C’est la deuxième étape clé pour réussir cette transition. Nous avons la chance d’avoir référencé des modèles et des marques qui répondent aux différents besoins en termes de confort et d’autonomie. Cela permet de rassurer fortement les collaborateurs.

Nous avons organisé des séances d’informations et mis à disposition des documents complémentaires avec beaucoup de détails sur l’utilisation d’un véhicule électrique mais également la Car Policy leur permettant ainsi d’avoir des informations sur les véhicules disponibles en indiquant pour chaque modèle l’autonomie ainsi que le coût de l’avantage en nature.

Le coût des consommations de carburant d’un véhicule thermique est deux à trois fois supérieur à celui d’un véhicule électrique

Comment incluez-vous dans le TCO des véhicules électriques ces investissements importants ?

Le coût d’équipement varie beaucoup d’un site à l’autre. Certains sites n’ont pas la puissance électrique suffisante et nécessitent l’installation d’un PDL (point de livraison) dédié aux bornes avec des délais de raccordement qui peuvent être assez longs. D’autres impliquent des travaux de terrassement pour tirer des câbles pouvant entrainer des coûts importants. Mais surtout, le coût des consommations de carburant d’un véhicule thermique est deux à trois fois supérieur à celui d’un véhicule électrique. Cet écart est encore plus important si la charge se fait sur le lieu de travail ou à domicile car le coût du kWh étant plus intéressant que sur les bornes publiques. Avec une flotte de véhicules importante, cet investissement peut être amorti très rapidement, raison pour laquelle nous privilégions les recharges sur nos sites ou à domicile et de façon exceptionnelle en itinérance.

Avez-vous une idée du niveau de satisfaction des utilisateurs par rapport à ces véhicules ?
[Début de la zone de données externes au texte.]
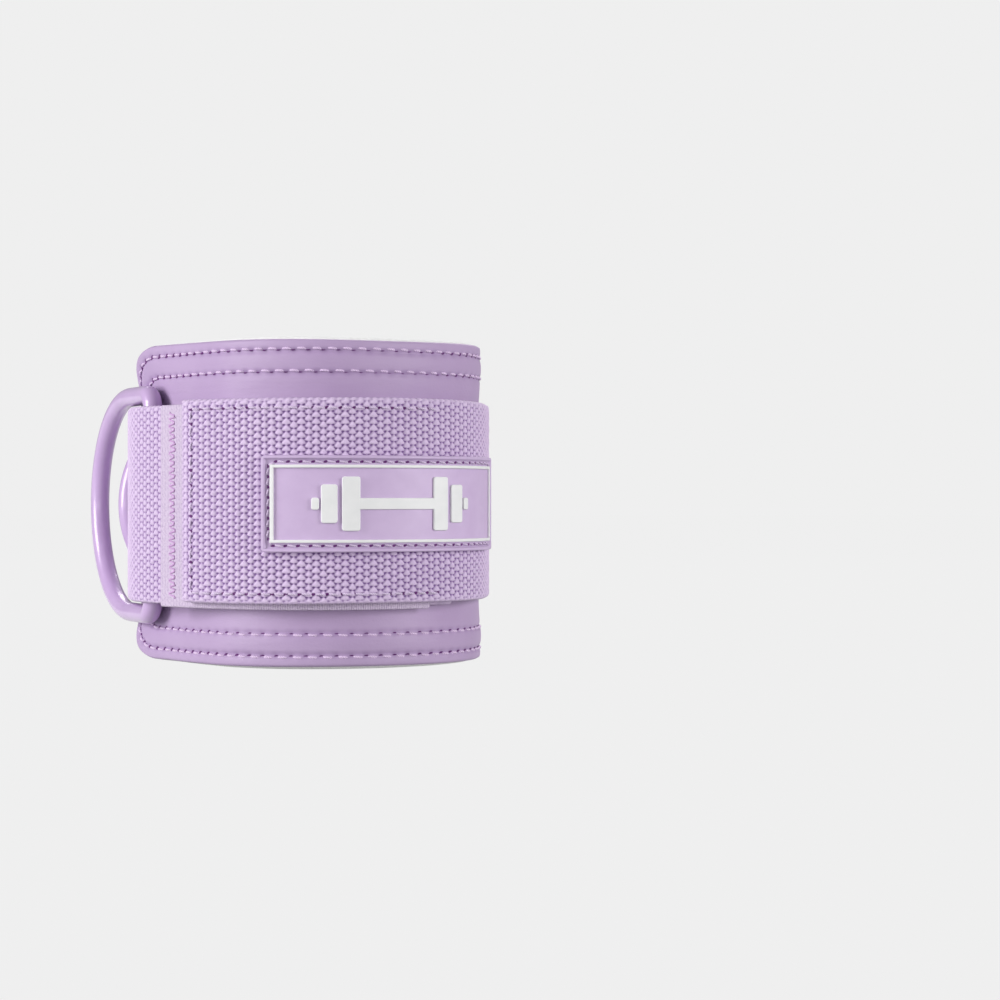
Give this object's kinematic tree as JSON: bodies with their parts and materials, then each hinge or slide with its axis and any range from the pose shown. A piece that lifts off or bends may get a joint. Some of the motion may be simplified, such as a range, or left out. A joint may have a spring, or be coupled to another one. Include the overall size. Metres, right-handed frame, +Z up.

En 2022 nous avions imposé le passage à l’hybride pour les sédentaires, les itinérants conservant des motorisations essence. En 2023, nous avons introduit des véhicules électriques laissant le choix aux sédentaires entre une motorisation hybride ou 100 % électrique. Depuis avril 2025, nous avons basculé vers le 100 % électrique. Avant cette transition vers le 100 % électrique, seule quelques conducteurs étaient passées à l’électrique. Ces conducteurs précurseurs étaient présents lors des séances d’information et ont volontiers joué le rôle d’ambassadeur de l’électrique et ont montré leur satisfaction et adhésion au véhicule électrique.

Malgré le manque de recul, avez-vous tous les éléments pour mesurer l’équation économique du véhicule électrique ?

Le plus évident est l’économie sur les consommations énergétiques entre électrique et thermique. La fiscalité est également à prendre en compte, en particulier le décret sur l’avantage en nature pour les véhicules éco-scorés qui bénéficient aussi bien au salarié qu’à l’entreprise. Les CEE (certificat d’économie d’énergie) pour l’acquisition ou la location de véhicule électrique permettent également de minorer les coûts. Cela dit, il est crucial de bien connaître la réglementation et de suivre son évolution afin d’adapter sa stratégie.

Le crédit mobilité ou une prime peuvent être des alternatives

Quelles autres transitions devez-vous gérer en tant que gestionnaire de flotte ?

Proposer des alternatives au véhicule pour ceux qui sont éligibles mais qui n’ont pas le permis ou qui préfèrent un autre mode de mobilité que la voiture. Le crédit mobilité ou une prime peuvent être des alternatives. Le crédit mobilité est fléché uniquement sur des moyens de transport tels que taxi, VTC, avions, train, achat de vélo et équipement de sécurité…etc alors que la prime peut être utilisée comme un supplément de salaire. Les mobilités douces comme le vélo, scooter électrique, trottinette électrique sont également des alternatives avec tout de même une réserve du fait du risque accru d’accident pour les usagers de deux roues.

Voyez-vous beaucoup d’innovations apparaître dans le secteur de l’offre de mobilité ?

Beaucoup de nouveaux acteurs agiles et flexibles viennent bousculer le marché. Je pense notamment au marché de l’accès à l’énergie, avec des gestionnaires de bornes, ou encore des sociétés de maintenance prédictive capables de détecter des anomalies à distance. Des entreprises créent des applications de suivi des consommations et des kilométrages qui permettent de différencier les usages professionnels et privés. D’autres applications dédiées aux collaborateurs peuvent aussi être utilisées pour promouvoir les axes de la politique de flottes de l’entreprise. Mon quotidien de mobility manager en charge du fleet et du travel est extrêmement riche et stimulant avec beaucoup d’évolutions techniques et fiscales qui nous pousse à être vigilant, proactif et toujours prêt à accompagner le changement.